Bharadwaj explained the hospital system made what they refer to as “pods,” which provide physicians with a look at the patient from several different angles.

“If you take an average high comorbidity patient, you might have a pulmonologist, a cardiologist, an intensivist, and a PCP associated with the pod. All of them need to see the data that's happening with the patient. If it's the specialist that's seeing the patient afterward or the PCP that's seeing them today, or if the other specialists saw them last week, they all have to have the patient information in their hands,” Bharadwaj explained.

Potential challenges and goals moving forward

Although the use of a unified patient record can significantly advance whole-person care and outcomes, it is not without its challenges.

“The challenges that can arise is that you could be flooded with data because the patient might have data in several locations that you might pull together, and then it becomes difficult for the person in front of you to handle all of that information. That's one of the biggest challenges,” Bharadwaj stated.

While pulling together large amounts of data from several locations can be challenging in terms of organization, Bharadwaj explained that issues could also arise due to user error.

“The second biggest challenge is the person who is sitting in front of the camera, or the computer could forget the ability to use that data as well or could just choose to not use the data at all,” Bharadwaj said.

“We have to educate them on the value of what they're seeing in front of them. We have to give it to them in a way that makes sense in snippets rather than in bulk. We must give them something actionable in a very transparent but not jarring manner to get them to utilize their information effectively.”

But by providing the necessary education and improving the accessibility of patient data, health systems can enable medical professionals to develop better treatment plans based on the patient’s unique needs.

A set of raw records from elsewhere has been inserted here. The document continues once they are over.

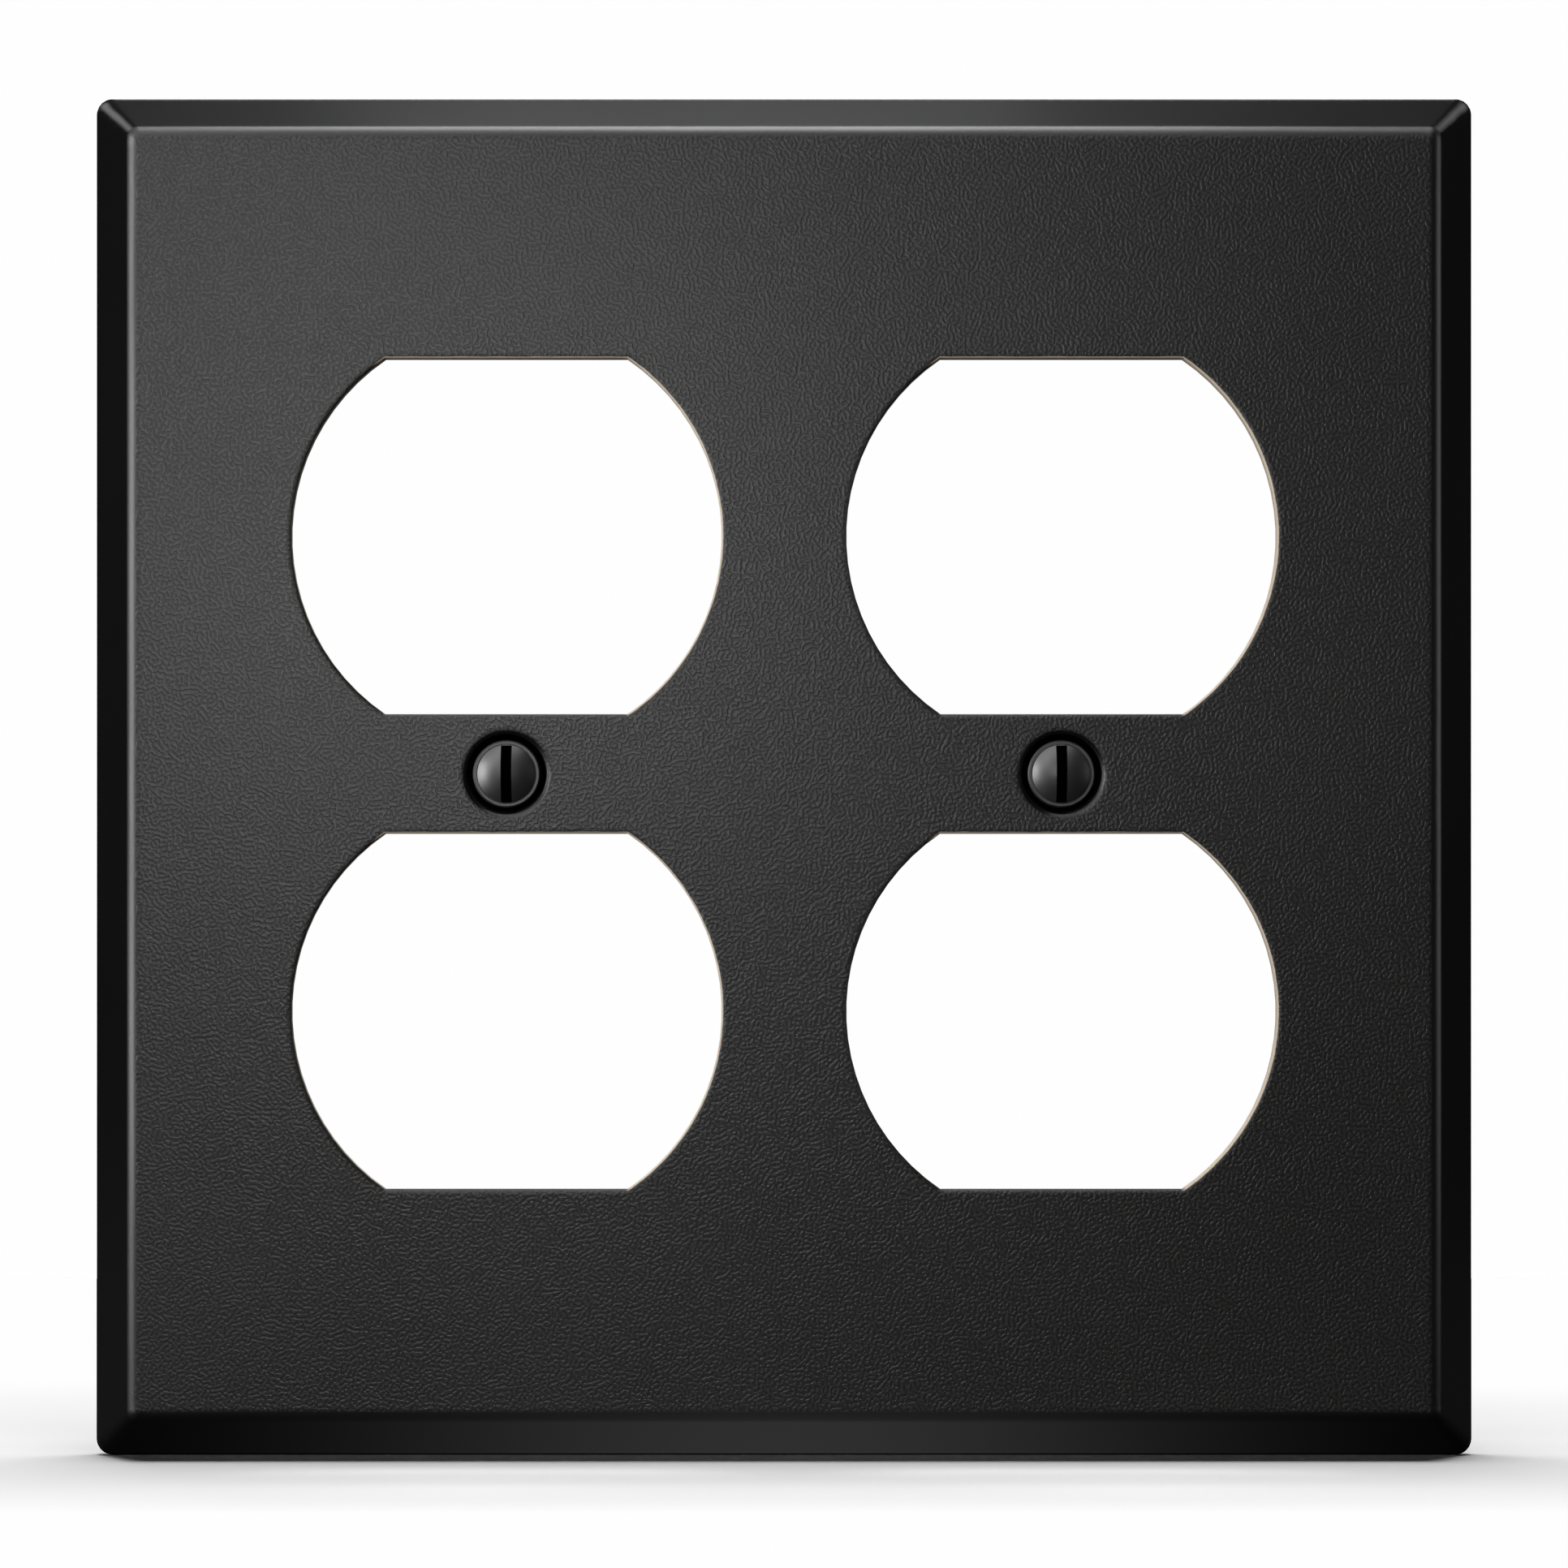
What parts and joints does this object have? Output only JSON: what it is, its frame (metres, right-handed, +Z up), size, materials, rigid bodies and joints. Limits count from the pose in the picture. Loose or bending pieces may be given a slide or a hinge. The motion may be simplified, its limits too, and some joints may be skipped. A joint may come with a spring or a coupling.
{
  "type": "duplex receptacle wall plate",
  "caption": "Formed steel cover plate for duplex wall outlets side by side: bevelled border, flat-sided round openings and captive slotted screws, black wrinkle coat.",
  "frame": {"origin": "centre of the cover's outline, in the plane of the wall that its rim rests on", "axes": "+Y into the wall, so the front face looks along -Y; +Z up; +X to the right as seen from the room"},
  "size_m": [0.116, 0.0137, 0.1142],
  "materials": {
    "plate_coat": "fine wrinkle powder coat, low sheen",
    "screw_coat": "smooth satin black",
    "washer_nylon": "natural nylon, slightly waxy"
  },
  "bodies": {
    "plate": {"wall_plate": "plate_coat"},
    "washer_left": {"retaining_washer_left": "washer_nylon"},
    "screw_left": {"screw_left": "screw_coat"},
    "washer_right": {"retaining_washer_right": "washer_nylon"},
    "screw_right": {"screw_right": "screw_coat"}
  },
  "joints": [
    {"name": "screw_left_advance", "type": "slide", "parent": "plate", "child": "washer_left", "axis": [0, -1, 0], "range_m": [0, 0.00148]},
    {"name": "screw_left_turn", "type": "hinge", "parent": "washer_left", "child": "screw_left", "pos_m": [-0.02302, 0, 0], "axis": [0, -1, 0], "range_deg": [0, 670]},
    {"name": "screw_right_advance", "type": "slide", "parent": "plate", "child": "washer_right", "axis": [0, -1, 0], "range_m": [0, 0.00148]},
    {"name": "screw_right_turn", "type": "hinge", "parent": "washer_right", "child": "screw_right", "pos_m": [0.02302, 0, 0], "axis": [0, -1, 0], "range_deg": [0, 670]}
  ],
  "couplings": [
    {"joint": "screw_left_turn", "follows": "screw_left_advance", "rad_per_m": 7915.8},
    {"joint": "screw_right_turn", "follows": "screw_right_advance", "rad_per_m": 7915.8}
  ]
}
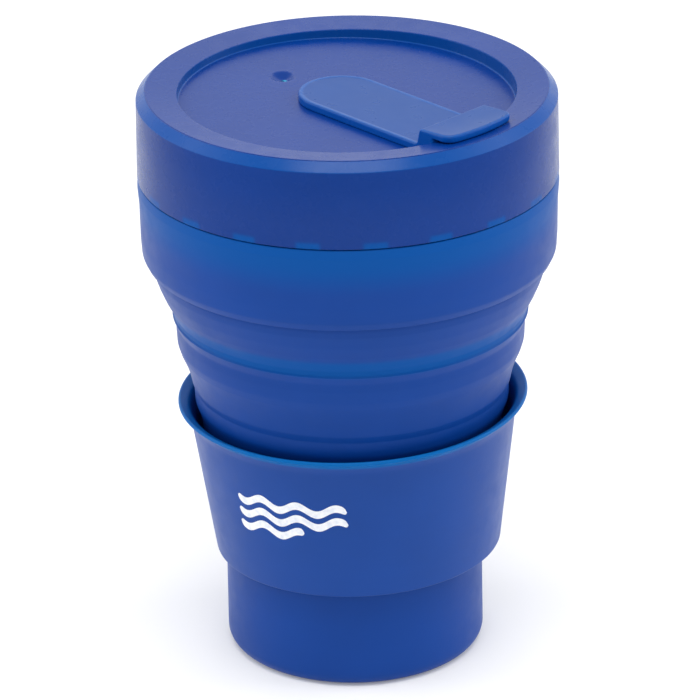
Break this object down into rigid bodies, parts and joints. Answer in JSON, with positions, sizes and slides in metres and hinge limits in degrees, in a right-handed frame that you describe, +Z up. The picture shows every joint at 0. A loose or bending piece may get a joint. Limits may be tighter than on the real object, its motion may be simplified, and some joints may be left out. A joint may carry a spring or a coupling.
{
  "type": "collapsible travel cup",
  "caption": "Stepped silicone travel cup that folds down into itself, with a rigid grip sleeve and a press-on lid with a flexible sip stopper.",
  "frame": {"origin": "centre of the foot, on the surface the cup stands on", "axes": "+Z up along the cup's axis; the sip hole and pull tab lie towards +X and -Y, at 45 degrees"},
  "size_m": [0.0924, 0.0924, 0.1338],
  "materials": {
    "cup_silicone": "matte moulded silicone",
    "sleeve_plastic": "satin moulded polypropylene",
    "lid_plastic": "satin moulded polypropylene",
    "stopper_rubber": "smooth moulded silicone"
  },
  "bodies": {
    "base": {"base_cup": "cup_silicone", "base_fold_web": "cup_silicone"},
    "lower_step": {"lower_tier": "cup_silicone", "lower_fold_web": "cup_silicone"},
    "middle_step": {"middle_tier": "cup_silicone", "upper_fold_web": "cup_silicone"},
    "rim": {"rim_band": "cup_silicone"},
    "sleeve": {"heat_sleeve": "sleeve_plastic"},
    "lid": {"lid_shell": "lid_plastic", "stopper_anchor": "stopper_rubber", "stopper_hinge_web": "stopper_rubber"},
    "stopper": {"stopper_strap": "stopper_rubber", "stopper_pull_tab": "stopper_rubber", "stopper_sip_plug": "stopper_rubber"}
  },
  "joints": [
    {"name": "lower_fold", "type": "slide", "parent": "base", "child": "lower_step", "axis": [0, 0, 1], "range_m": [-0.0226, 0], "deforming": ["base_fold_web"]},
    {"name": "middle_fold", "type": "slide", "parent": "lower_step", "child": "middle_step", "axis": [0, 0, 1], "range_m": [-0.0107, 0], "deforming": ["lower_fold_web"]},
    {"name": "rim_fold", "type": "slide", "parent": "middle_step", "child": "rim", "axis": [0, 0, 1], "range_m": [-0.027, 0], "deforming": ["upper_fold_web"]},
    {"name": "sleeve_drop", "type": "slide", "parent": "base", "child": "sleeve", "axis": [0, 0, 1], "range_m": [-0.0226, 0]},
    {"name": "lid_lift", "type": "slide", "parent": "rim", "child": "lid", "axis": [0, 0, 1], "range_m": [0, 0.06]},
    {"name": "stopper_hinge", "type": "hinge", "parent": "lid", "child": "stopper", "pos_m": [0.00057, -0.00057, 0.12975], "axis": [-0.7071, -0.7071, 0], "range_deg": [0, 140], "deforming": ["stopper_hinge_web"]}
  ],
  "couplings": [
    {"joint": "middle_fold", "follows": "rim_fold", "ratio": 0.396},
    {"joint": "lower_fold", "follows": "rim_fold", "ratio": 0.837},
    {"joint": "sleeve_drop", "follows": "rim_fold", "ratio": 0.837}
  ]
}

Bharadwaj explained that when more data and information is provided to physicians, they can better understand how to treat the patient and produce positive outcomes. This data expands past what a physician’s specialization might be.

“If I can get genomic data of that patient, the data of their families, their information about what they did in the past, that will be helpful to get a better picture. Lastly, we must look at social determinants of health. The SDOH [data] examines the situations that the patient has had in the past in terms of location, types of care, and more. This data provides physicians, clinicians, nurses, and caregivers with the complete information about the patient,” Bharadwaj said.

As Franciscan Health continues its partnership with Innovaccer and grows its unified patient records, the organization plans to advance its whole-person care practices to improve outcomes.

“We have only started scratching the surface by pulling in some EMR information, claims information today. We have several other data sources that we are going to be incorporating as we move forward. That is where we are today in 2022,” Bharadwaj continued.

“As we grow with this model and as we encompass all of this other data that I talked about, we will make it rich enough for what you would typically see as predictive analytics associated with a particular patient, delivering a personalized care plan and care record for the patient.”